Your task =
Please give the data below again in full, exactly as it stands.

Available data =
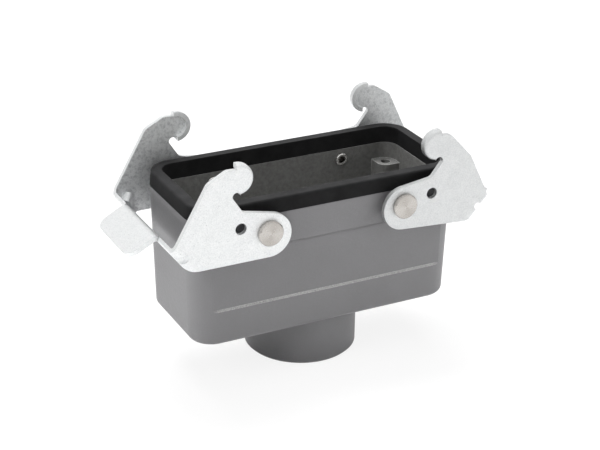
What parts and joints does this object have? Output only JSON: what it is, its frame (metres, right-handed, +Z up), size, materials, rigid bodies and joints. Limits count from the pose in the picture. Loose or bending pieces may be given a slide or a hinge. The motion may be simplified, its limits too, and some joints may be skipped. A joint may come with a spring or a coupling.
{
  "type": "heavy duty connector hood",
  "caption": "Die cast hood of a rectangular heavy duty connector, with a round threaded cable entry, a rim seal and a swinging locking lever at each end.",
  "frame": {"origin": "centre of the cable entry at the collar's lower face, on which the hood stands", "axes": "+Z up out of the mating opening, +X along the hood's length, +Y away from the face seen in the picture"},
  "size_m": [0.1304, 0.053, 0.0782],
  "materials": {
    "grey_powder_coat": "fine textured grey powder coat on die cast aluminium",
    "seal_rubber": "matt black nitrile rubber",
    "zinc_plate": "matt bright zinc plate, slightly mottled",
    "rivet_steel": "turned steel with fine ring marks"
  },
  "bodies": {
    "hood": {"hood_body": "grey_powder_coat", "profile_seal": "seal_rubber", "rivet_left_front": "rivet_steel", "rivet_left_back": "rivet_steel", "rivet_right_front": "rivet_steel", "rivet_right_back": "rivet_steel"},
    "left_lever": {"lever_left": "zinc_plate"},
    "right_lever": {"lever_right": "zinc_plate"}
  },
  "joints": [
    {"name": "left_lever_swing", "type": "hinge", "parent": "hood", "child": "left_lever", "pos_m": [-0.0236, 0, 0.0541], "axis": [0, 1, 0], "range_deg": [-9, 60]},
    {"name": "right_lever_swing", "type": "hinge", "parent": "hood", "child": "right_lever", "pos_m": [0.0236, 0, 0.0541], "axis": [0, -1, 0], "range_deg": [-5, 64]}
  ]
}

Answer for the task =
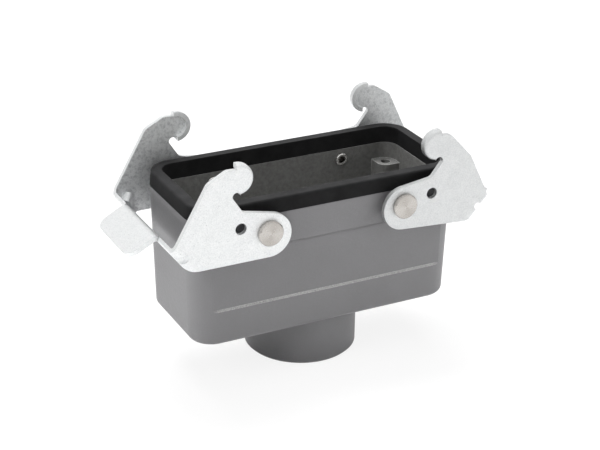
What parts and joints does this object have? Output only JSON: what it is, its frame (metres, right-handed, +Z up), size, materials, rigid bodies and joints. Limits count from the pose in the picture. Loose or bending pieces may be given a slide or a hinge. The motion may be simplified, its limits too, and some joints may be skipped. A joint may come with a spring or a coupling.
{
  "type": "heavy duty connector hood",
  "caption": "Die cast hood of a rectangular heavy duty connector, with a round threaded cable entry, a rim seal and a swinging locking lever at each end.",
  "frame": {"origin": "centre of the cable entry at the collar's lower face, on which the hood stands", "axes": "+Z up out of the mating opening, +X along the hood's length, +Y away from the face seen in the picture"},
  "size_m": [0.1304, 0.053, 0.0782],
  "materials": {
    "grey_powder_coat": "fine textured grey powder coat on die cast aluminium",
    "seal_rubber": "matt black nitrile rubber",
    "zinc_plate": "matt bright zinc plate, slightly mottled",
    "rivet_steel": "turned steel with fine ring marks"
  },
  "bodies": {
    "hood": {"hood_body": "grey_powder_coat", "profile_seal": "seal_rubber", "rivet_left_front": "rivet_steel", "rivet_left_back": "rivet_steel", "rivet_right_front": "rivet_steel", "rivet_right_back": "rivet_steel"},
    "left_lever": {"lever_left": "zinc_plate"},
    "right_lever": {"lever_right": "zinc_plate"}
  },
  "joints": [
    {"name": "left_lever_swing", "type": "hinge", "parent": "hood", "child": "left_lever", "pos_m": [-0.0236, 0, 0.0541], "axis": [0, 1, 0], "range_deg": [-9, 60]},
    {"name": "right_lever_swing", "type": "hinge", "parent": "hood", "child": "right_lever", "pos_m": [0.0236, 0, 0.0541], "axis": [0, -1, 0], "range_deg": [-5, 64]}
  ]
}